Кажется, все следы пребывания «красавчика Саши» в сем благословенном, хотя и мало ухоженном ныне, увы, месте давно как будто уничтожены, вытравлены, но вот личность этого необыкновенного человека, сумевшего купить едва ли не всю Францию, вытравить из истории вряд ли кому-либо удастся.
Об Александре Стависском упорно хотят забыть, ибо слишком многие из вышестоящих лиц тогда оказались замаранными. Или стараются говорить о нем в общем, опуская шокирующие детали того скандала. Но не получается. И я уверен, что никогда не получится.

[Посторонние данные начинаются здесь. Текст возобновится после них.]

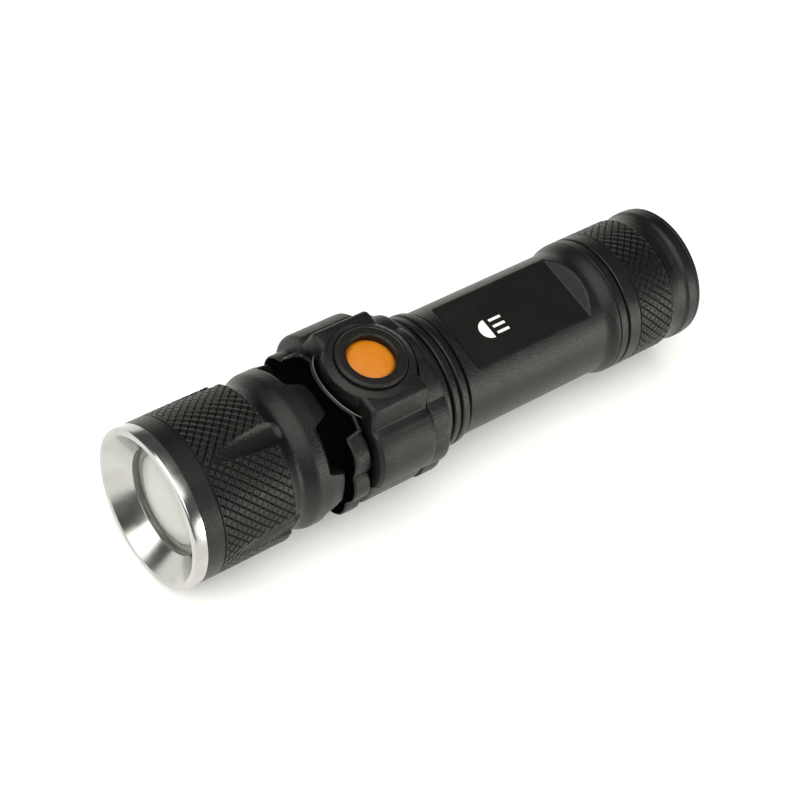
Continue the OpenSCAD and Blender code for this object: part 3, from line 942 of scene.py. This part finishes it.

История этого человека страшна, трогательна и необычайно поучительна. Нежный и любящий муж, преданный отец, он сумел доказать, что можно купить едва ли не всех, от прокурора республики до премьера, он обнажил исключительную гнилость и продажность основных институтов так называемой демократии.
Из-за чего же Стависский пострадал в первую очередь? Из-за своих грандиозных финансовых афер? Нет, в первую очередь — из-за продажности высших персон Французской республики. Они поначалу всячески покровительствовали данным аферам, а потом приказали уничтожить основного их творца и исполнителя. Страх разоблачения — вот что было источником заговора против «красавчика Саши».
Да, не стоит пока забывать о деле Александра Стависского и о нем самом — этой поразительно яркой и необычайно симптоматичной личности. С одной стороны, она удивительным образом вписывалась в ту плутовскую эпоху, но, с другой стороны, резко выделялась из нее, не совпадала с нею. Ведь время между двумя мировыми войнами буквально кипело самыми разнообразными аферами. При этом оно отличалось грубой жестокостью и безжалостностью. Стависский же — виртуозный аферист, но очаровательный душка — очень свой в том времени и одновременно совершенно чужой. Потому его столь кроваво и выбросили из эпохи, отрезав от нее.
Но времена цикличны, и колесо истории на очередном вираже дублирует подобный расклад обстоятельств. Так что не пришла пока пора забыть о Стависском. И думаю, что не скоро еще наступит.